From the foregoing, one also realizes that, the “world of sex” belongs to the man. It seems it has always been the man who is apt to demand for sex from his partner, and if she obliges, she might end up finding herself at the short end of the stick – and unwanted pregnancy- that might have to be aborted. To be sure, majority of Americans are ” Moral Absolutists”. However, that may be changing as teenage sex is no longer seen as a ‘crime’ against love. Sex should always be the inevitable consequence of true love – not fake love.

A 1970 Survey About Sex And Morality

In 1970, a survey of more than 300 adults entitled “Sex And Morality” was conducted in the US. At the time. It was the only survey of sex and morality in a representative sample of the US population before the spread of AIDS. The Kinsey Institute Sex Survey was aimed at helping researchers understand how AIDS was spread. “A majority disapproved of homosexuality, prostitution, extra marital sex,” the authors of the survey wrote. Furthermore, they said, “a majority of Americans are “moral absolutists” in that they see these behaviors as “always wrong.”

Extra marital sex was described as “always wrong” or “almost always wrong” by 87 percent of the respondents. Homosexual relations among people who don’t love each other were described the same way by 88 percent of the respondents. Even among individuals who loved each other, homosexual sex was disapproved by 79 percent of the respondents. Eighty-two percent disapproved of teen-age girls having premarital sex; 73 percent disapproved of teen-age boys having premarital sex.

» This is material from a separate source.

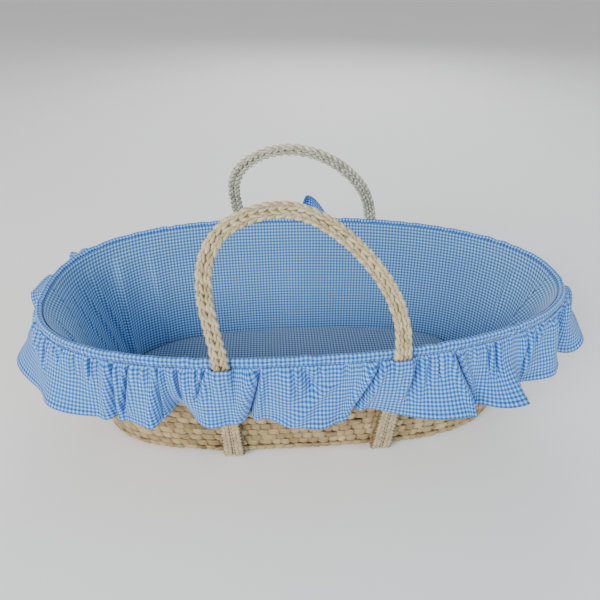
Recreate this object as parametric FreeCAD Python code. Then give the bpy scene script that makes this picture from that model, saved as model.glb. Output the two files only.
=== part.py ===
import FreeCAD, Part
import math
import os

os.makedirs("parts", exist_ok=True)
V = FreeCAD.Vector

# Moses basket. X runs along its length, Y across it, +Z up, in millimetres.
# It stands on its two rope straps at z = 0, with the origin under its middle.

# ---- driving dimensions of the basket ----
RIM_HALF_LENGTH = 430.0
RIM_HALF_WIDTH = 199.0
RIM_HEIGHT = 284.0
RIM_END_DROP = 9.0
RIM_SLOPE = 2.0
RIM_POWER_LEFT = 2.5
RIM_POWER_RIGHT = 2.17
RIM_EGG = 0.055
BASE_HALF_LENGTH = 360.0
BASE_HALF_WIDTH = 139.0
BASE_POWER = 3.1
BASE_SHIFT = -10.0
BASE_Z = 16.6

# ---- wall and liner layers, measured outward from the middle of the woven wall ----
WEAVE_HALF = 5.0
GAP = 0.3
STAKE_WIDTH = 7.0
STAKE_THICK = 2.6
STAKE_COUNT = 44
STAKE_CLEAR = 0.15
WADDING = 3.0
FABRIC = 1.2
BASE_THICK = 13.0
CORNER = 10.0
BAND_DROP = 13.0
RUFFLE_DROP = 110.0
RUFFLE_FLARE = 33.0
RUFFLE_THICK = 3.0
HEM_HEIGHT = 6.0

# ---- ropes ----
HANDLE_ROPE = 10.2
HANDLE_HALF_PITCH = 5.7
STRAP_ROPE = 16.0
STRAP_HALF_PITCH = 9.0
SEAM_CORD = 1.0
STRAP_BEND = 18.0
HINGE_Z = 292.0
STRAP_TOP_GAP = 17.5
TAPER_START = 0.10
TAPER_END = 0.90
STRAP_SEAM_TOP = 0.5
FLAT = 0.4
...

Seventy percent disapproved of adult premarital sex by women, and 65 percent disapproved of adult premarital sex by men. Fewer respondents disapproved of sexual acts if the partners loved each other – leaving little doubt, therefore that, many respondents still cherished the ideal of love as a basis for sexual behavior- the authors said.

Is It still Okay To Have Sex If The Partners Love Each Other?

According to the Survey, and reading from the last sentence, only a few number of respondents thought it was still wrong to have sexual acts even if the partners loved each other. Therefore, majority thought it was alright to have sex if love was the basis for that behavior. In a romantic relationship who are the ones who tend to suffer the most if the love turns to be a fake one?

Sometime ago, a Church of England report said: : living in sin,” should no longer be regarded as sinful and the phrase should be dropped – given the number of people who now live together before marriage. “The phrase. ‘Living in sin’ stigmatizes and isn’t helpful,” said Bishop Alan Morgan, who chaired the first major study of the family by Britain’s state religion for 20 years.

There are those who also think that sex isn’t a crime. According to them, it’s the motivation of the universe. They say that no psychologically or physically normal adult or teenager can resist it. But we have to remember that morals, aferall, never change in time. What is right will always be right.


A 19 Year-Old Boy’s Idea About Sex

A 19 year-old college student once said: ” Boys like to brag about how many girls they have ‘engaged’ when chatting with one another. There is nothing wrong with having sex. The only thing is to make sure you wear a condom to avoid possible consequences. He added. Ah Yuan, the Chinese college student said he wouldn’t mind if his girlfriend had a one-night stand with someone else. But that he would not try it himself because he feels it’s ‘dirty.’

This tells us to what extent the connection between love and sex have been misconstrued in teen-age culture.